-------- SOURCE EXCERPT --------

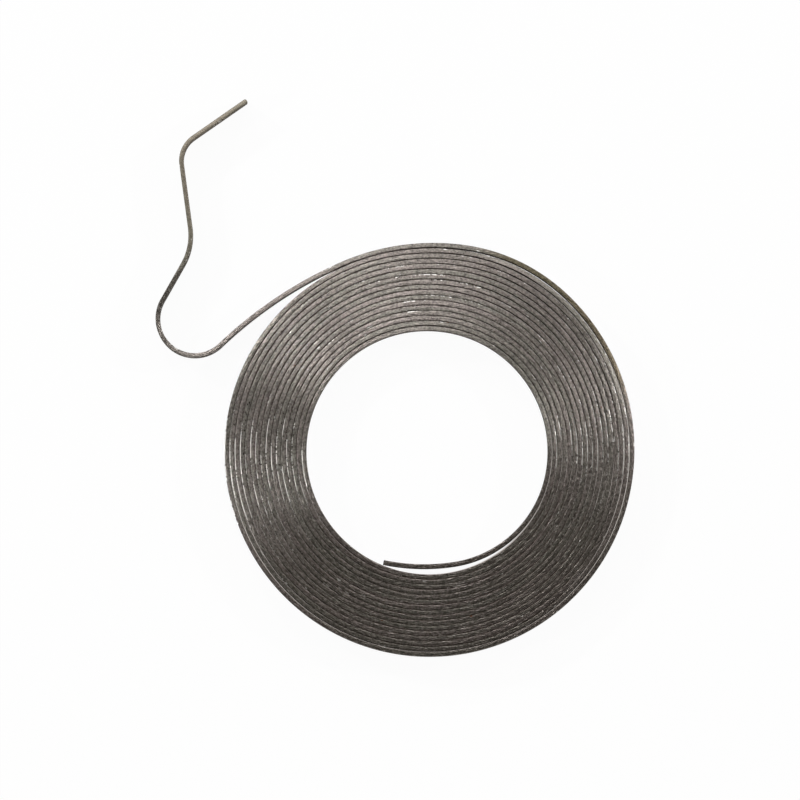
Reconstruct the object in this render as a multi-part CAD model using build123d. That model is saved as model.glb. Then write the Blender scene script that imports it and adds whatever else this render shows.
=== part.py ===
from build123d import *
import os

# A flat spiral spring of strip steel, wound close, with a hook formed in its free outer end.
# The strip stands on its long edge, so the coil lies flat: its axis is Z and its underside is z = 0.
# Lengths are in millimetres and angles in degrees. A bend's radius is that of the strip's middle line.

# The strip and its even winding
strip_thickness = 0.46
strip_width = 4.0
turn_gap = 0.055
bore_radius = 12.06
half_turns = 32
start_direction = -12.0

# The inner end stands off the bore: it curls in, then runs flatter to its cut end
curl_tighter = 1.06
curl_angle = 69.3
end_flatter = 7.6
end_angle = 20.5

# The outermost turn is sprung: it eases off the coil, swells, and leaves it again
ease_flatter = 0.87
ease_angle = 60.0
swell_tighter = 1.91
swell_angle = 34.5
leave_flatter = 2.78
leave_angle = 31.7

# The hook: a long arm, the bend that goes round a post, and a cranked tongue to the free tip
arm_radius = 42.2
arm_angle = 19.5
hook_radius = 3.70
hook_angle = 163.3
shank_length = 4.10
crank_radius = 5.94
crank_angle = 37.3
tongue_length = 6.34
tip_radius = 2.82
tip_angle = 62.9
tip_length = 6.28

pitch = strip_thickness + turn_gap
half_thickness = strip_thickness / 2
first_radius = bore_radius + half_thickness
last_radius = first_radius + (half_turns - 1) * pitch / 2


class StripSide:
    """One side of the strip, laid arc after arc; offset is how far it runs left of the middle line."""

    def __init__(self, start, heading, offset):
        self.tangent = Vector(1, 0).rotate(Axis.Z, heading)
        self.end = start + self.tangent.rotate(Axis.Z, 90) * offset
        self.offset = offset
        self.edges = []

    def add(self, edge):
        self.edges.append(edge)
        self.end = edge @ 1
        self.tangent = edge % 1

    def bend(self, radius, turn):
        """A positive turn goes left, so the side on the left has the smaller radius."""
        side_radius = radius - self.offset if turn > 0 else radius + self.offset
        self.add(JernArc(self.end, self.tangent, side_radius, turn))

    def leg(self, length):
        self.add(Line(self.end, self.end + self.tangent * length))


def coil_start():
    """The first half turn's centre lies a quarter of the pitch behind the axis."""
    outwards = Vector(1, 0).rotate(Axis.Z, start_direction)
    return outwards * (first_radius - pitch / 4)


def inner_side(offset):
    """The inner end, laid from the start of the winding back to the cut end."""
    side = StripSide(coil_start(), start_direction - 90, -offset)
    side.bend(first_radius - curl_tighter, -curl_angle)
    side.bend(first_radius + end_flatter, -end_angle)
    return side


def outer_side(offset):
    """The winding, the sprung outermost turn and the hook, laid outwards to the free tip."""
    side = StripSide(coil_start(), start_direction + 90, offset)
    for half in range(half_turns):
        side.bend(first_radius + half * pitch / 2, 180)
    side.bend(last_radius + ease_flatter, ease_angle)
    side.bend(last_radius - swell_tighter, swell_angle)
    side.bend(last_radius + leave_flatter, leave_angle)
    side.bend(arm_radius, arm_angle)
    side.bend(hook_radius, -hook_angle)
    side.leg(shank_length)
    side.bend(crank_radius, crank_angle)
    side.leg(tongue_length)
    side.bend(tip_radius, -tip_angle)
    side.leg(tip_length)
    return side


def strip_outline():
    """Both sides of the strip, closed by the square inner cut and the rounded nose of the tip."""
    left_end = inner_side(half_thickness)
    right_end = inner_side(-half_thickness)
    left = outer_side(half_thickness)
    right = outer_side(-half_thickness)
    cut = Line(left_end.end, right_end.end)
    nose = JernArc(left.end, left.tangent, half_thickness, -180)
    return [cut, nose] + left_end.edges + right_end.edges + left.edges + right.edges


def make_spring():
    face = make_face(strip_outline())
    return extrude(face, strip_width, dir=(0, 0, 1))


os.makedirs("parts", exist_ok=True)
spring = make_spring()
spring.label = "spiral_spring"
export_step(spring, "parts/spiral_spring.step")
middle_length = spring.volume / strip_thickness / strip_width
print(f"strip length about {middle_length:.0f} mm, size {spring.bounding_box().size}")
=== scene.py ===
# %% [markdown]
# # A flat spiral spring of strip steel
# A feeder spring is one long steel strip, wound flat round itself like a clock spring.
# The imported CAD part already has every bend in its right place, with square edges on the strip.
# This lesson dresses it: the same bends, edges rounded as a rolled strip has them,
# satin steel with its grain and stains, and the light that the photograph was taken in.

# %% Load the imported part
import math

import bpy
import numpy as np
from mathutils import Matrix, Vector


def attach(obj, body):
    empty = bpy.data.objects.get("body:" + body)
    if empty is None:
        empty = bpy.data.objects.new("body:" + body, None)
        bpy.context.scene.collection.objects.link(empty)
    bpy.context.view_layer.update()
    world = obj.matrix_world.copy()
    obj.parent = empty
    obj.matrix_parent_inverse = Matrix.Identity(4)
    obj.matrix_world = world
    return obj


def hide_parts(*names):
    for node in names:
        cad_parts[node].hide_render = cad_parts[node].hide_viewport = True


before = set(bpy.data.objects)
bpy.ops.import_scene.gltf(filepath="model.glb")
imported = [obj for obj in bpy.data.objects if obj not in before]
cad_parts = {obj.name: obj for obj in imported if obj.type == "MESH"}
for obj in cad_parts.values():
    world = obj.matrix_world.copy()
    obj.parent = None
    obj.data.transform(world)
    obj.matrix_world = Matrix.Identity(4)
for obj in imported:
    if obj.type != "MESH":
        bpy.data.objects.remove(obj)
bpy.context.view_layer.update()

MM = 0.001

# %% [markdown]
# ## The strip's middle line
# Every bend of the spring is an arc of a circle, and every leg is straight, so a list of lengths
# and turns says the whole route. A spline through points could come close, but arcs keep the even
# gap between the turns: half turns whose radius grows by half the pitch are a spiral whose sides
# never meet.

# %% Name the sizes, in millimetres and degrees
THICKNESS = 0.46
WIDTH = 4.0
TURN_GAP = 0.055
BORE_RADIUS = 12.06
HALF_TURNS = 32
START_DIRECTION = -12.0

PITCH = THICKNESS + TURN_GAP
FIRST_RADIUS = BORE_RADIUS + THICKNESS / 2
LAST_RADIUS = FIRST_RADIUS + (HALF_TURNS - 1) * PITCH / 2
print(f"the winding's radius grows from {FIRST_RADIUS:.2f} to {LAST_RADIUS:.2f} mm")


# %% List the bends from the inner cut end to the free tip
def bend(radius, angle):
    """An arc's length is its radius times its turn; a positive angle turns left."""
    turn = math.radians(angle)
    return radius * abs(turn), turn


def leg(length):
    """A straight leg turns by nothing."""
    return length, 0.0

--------

**YOUR GOAL**
Please repeat the material above, word for word and in full.

**REPLY TO THE EXERCISE**
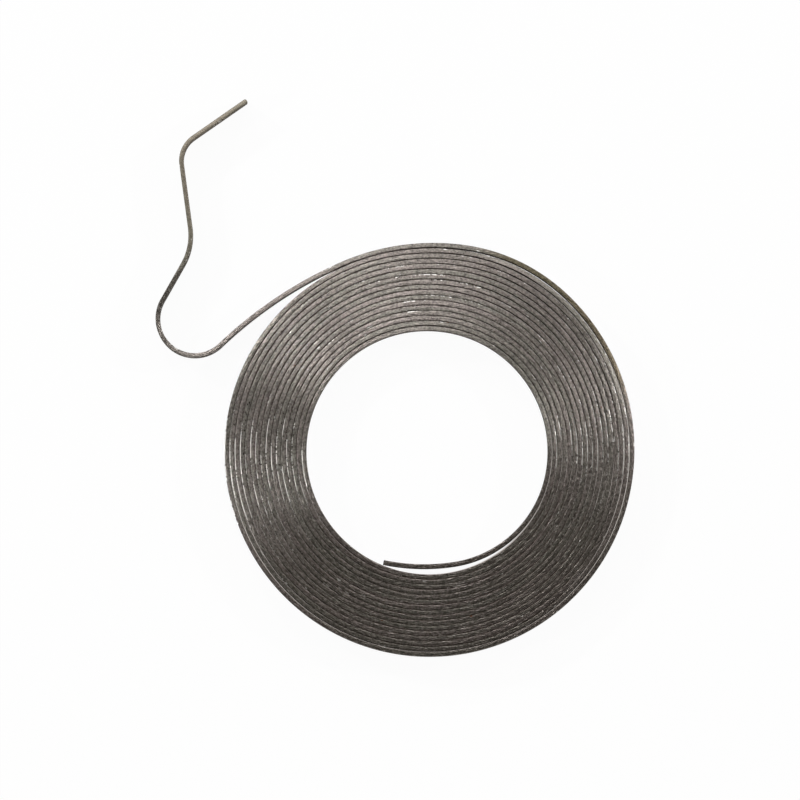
Reconstruct the object in this render as a multi-part CAD model using build123d. That model is saved as model.glb. Then write the Blender scene script that imports it and adds whatever else this render shows.
=== part.py ===
from build123d import *
import os

# A flat spiral spring of strip steel, wound close, with a hook formed in its free outer end.
# The strip stands on its long edge, so the coil lies flat: its axis is Z and its underside is z = 0.
# Lengths are in millimetres and angles in degrees. A bend's radius is that of the strip's middle line.

# The strip and its even winding
strip_thickness = 0.46
strip_width = 4.0
turn_gap = 0.055
bore_radius = 12.06
half_turns = 32
start_direction = -12.0

# The inner end stands off the bore: it curls in, then runs flatter to its cut end
curl_tighter = 1.06
curl_angle = 69.3
end_flatter = 7.6
end_angle = 20.5

# The outermost turn is sprung: it eases off the coil, swells, and leaves it again
ease_flatter = 0.87
ease_angle = 60.0
swell_tighter = 1.91
swell_angle = 34.5
leave_flatter = 2.78
leave_angle = 31.7

# The hook: a long arm, the bend that goes round a post, and a cranked tongue to the free tip
arm_radius = 42.2
arm_angle = 19.5
hook_radius = 3.70
hook_angle = 163.3
shank_length = 4.10
crank_radius = 5.94
crank_angle = 37.3
tongue_length = 6.34
tip_radius = 2.82
tip_angle = 62.9
tip_length = 6.28

pitch = strip_thickness + turn_gap
half_thickness = strip_thickness / 2
first_radius = bore_radius + half_thickness
last_radius = first_radius + (half_turns - 1) * pitch / 2


class StripSide:
    """One side of the strip, laid arc after arc; offset is how far it runs left of the middle line."""

    def __init__(self, start, heading, offset):
        self.tangent = Vector(1, 0).rotate(Axis.Z, heading)
        self.end = start + self.tangent.rotate(Axis.Z, 90) * offset
        self.offset = offset
        self.edges = []

    def add(self, edge):
        self.edges.append(edge)
        self.end = edge @ 1
        self.tangent = edge % 1

    def bend(self, radius, turn):
        """A positive turn goes left, so the side on the left has the smaller radius."""
        side_radius = radius - self.offset if turn > 0 else radius + self.offset
        self.add(JernArc(self.end, self.tangent, side_radius, turn))

    def leg(self, length):
        self.add(Line(self.end, self.end + self.tangent * length))


def coil_start():
    """The first half turn's centre lies a quarter of the pitch behind the axis."""
    outwards = Vector(1, 0).rotate(Axis.Z, start_direction)
    return outwards * (first_radius - pitch / 4)


def inner_side(offset):
    """The inner end, laid from the start of the winding back to the cut end."""
    side = StripSide(coil_start(), start_direction - 90, -offset)
    side.bend(first_radius - curl_tighter, -curl_angle)
    side.bend(first_radius + end_flatter, -end_angle)
    return side


def outer_side(offset):
    """The winding, the sprung outermost turn and the hook, laid outwards to the free tip."""
    side = StripSide(coil_start(), start_direction + 90, offset)
    for half in range(half_turns):
        side.bend(first_radius + half * pitch / 2, 180)
    side.bend(last_radius + ease_flatter, ease_angle)
    side.bend(last_radius - swell_tighter, swell_angle)
    side.bend(last_radius + leave_flatter, leave_angle)
    side.bend(arm_radius, arm_angle)
    side.bend(hook_radius, -hook_angle)
    side.leg(shank_length)
    side.bend(crank_radius, crank_angle)
    side.leg(tongue_length)
    side.bend(tip_radius, -tip_angle)
    side.leg(tip_length)
    return side


def strip_outline():
    """Both sides of the strip, closed by the square inner cut and the rounded nose of the tip."""
    left_end = inner_side(half_thickness)
    right_end = inner_side(-half_thickness)
    left = outer_side(half_thickness)
    right = outer_side(-half_thickness)
    cut = Line(left_end.end, right_end.end)
    nose = JernArc(left.end, left.tangent, half_thickness, -180)
    return [cut, nose] + left_end.edges + right_end.edges + left.edges + right.edges


def make_spring():
    face = make_face(strip_outline())
    return extrude(face, strip_width, dir=(0, 0, 1))


os.makedirs("parts", exist_ok=True)
spring = make_spring()
spring.label = "spiral_spring"
export_step(spring, "parts/spiral_spring.step")
middle_length = spring.volume / strip_thickness / strip_width
print(f"strip length about {middle_length:.0f} mm, size {spring.bounding_box().size}")
=== scene.py ===
# %% [markdown]
# # A flat spiral spring of strip steel
# A feeder spring is one long steel strip, wound flat round itself like a clock spring.
# The imported CAD part already has every bend in its right place, with square edges on the strip.
# This lesson dresses it: the same bends, edges rounded as a rolled strip has them,
# satin steel with its grain and stains, and the light that the photograph was taken in.

# %% Load the imported part
import math

import bpy
import numpy as np
from mathutils import Matrix, Vector


def attach(obj, body):
    empty = bpy.data.objects.get("body:" + body)
    if empty is None:
        empty = bpy.data.objects.new("body:" + body, None)
        bpy.context.scene.collection.objects.link(empty)
    bpy.context.view_layer.update()
    world = obj.matrix_world.copy()
    obj.parent = empty
    obj.matrix_parent_inverse = Matrix.Identity(4)
    obj.matrix_world = world
    return obj


def hide_parts(*names):
    for node in names:
        cad_parts[node].hide_render = cad_parts[node].hide_viewport = True


before = set(bpy.data.objects)
bpy.ops.import_scene.gltf(filepath="model.glb")
imported = [obj for obj in bpy.data.objects if obj not in before]
cad_parts = {obj.name: obj for obj in imported if obj.type == "MESH"}
for obj in cad_parts.values():
    world = obj.matrix_world.copy()
    obj.parent = None
    obj.data.transform(world)
    obj.matrix_world = Matrix.Identity(4)
for obj in imported:
    if obj.type != "MESH":
        bpy.data.objects.remove(obj)
bpy.context.view_layer.update()

MM = 0.001

# %% [markdown]
# ## The strip's middle line
# Every bend of the spring is an arc of a circle, and every leg is straight, so a list of lengths
# and turns says the whole route. A spline through points could come close, but arcs keep the even
# gap between the turns: half turns whose radius grows by half the pitch are a spiral whose sides
# never meet.

# %% Name the sizes, in millimetres and degrees
THICKNESS = 0.46
WIDTH = 4.0
TURN_GAP = 0.055
BORE_RADIUS = 12.06
HALF_TURNS = 32
START_DIRECTION = -12.0

PITCH = THICKNESS + TURN_GAP
FIRST_RADIUS = BORE_RADIUS + THICKNESS / 2
LAST_RADIUS = FIRST_RADIUS + (HALF_TURNS - 1) * PITCH / 2
print(f"the winding's radius grows from {FIRST_RADIUS:.2f} to {LAST_RADIUS:.2f} mm")


# %% List the bends from the inner cut end to the free tip
def bend(radius, angle):
    """An arc's length is its radius times its turn; a positive angle turns left."""
    turn = math.radians(angle)
    return radius * abs(turn), turn


def leg(length):
    """A straight leg turns by nothing."""
    return length, 0.0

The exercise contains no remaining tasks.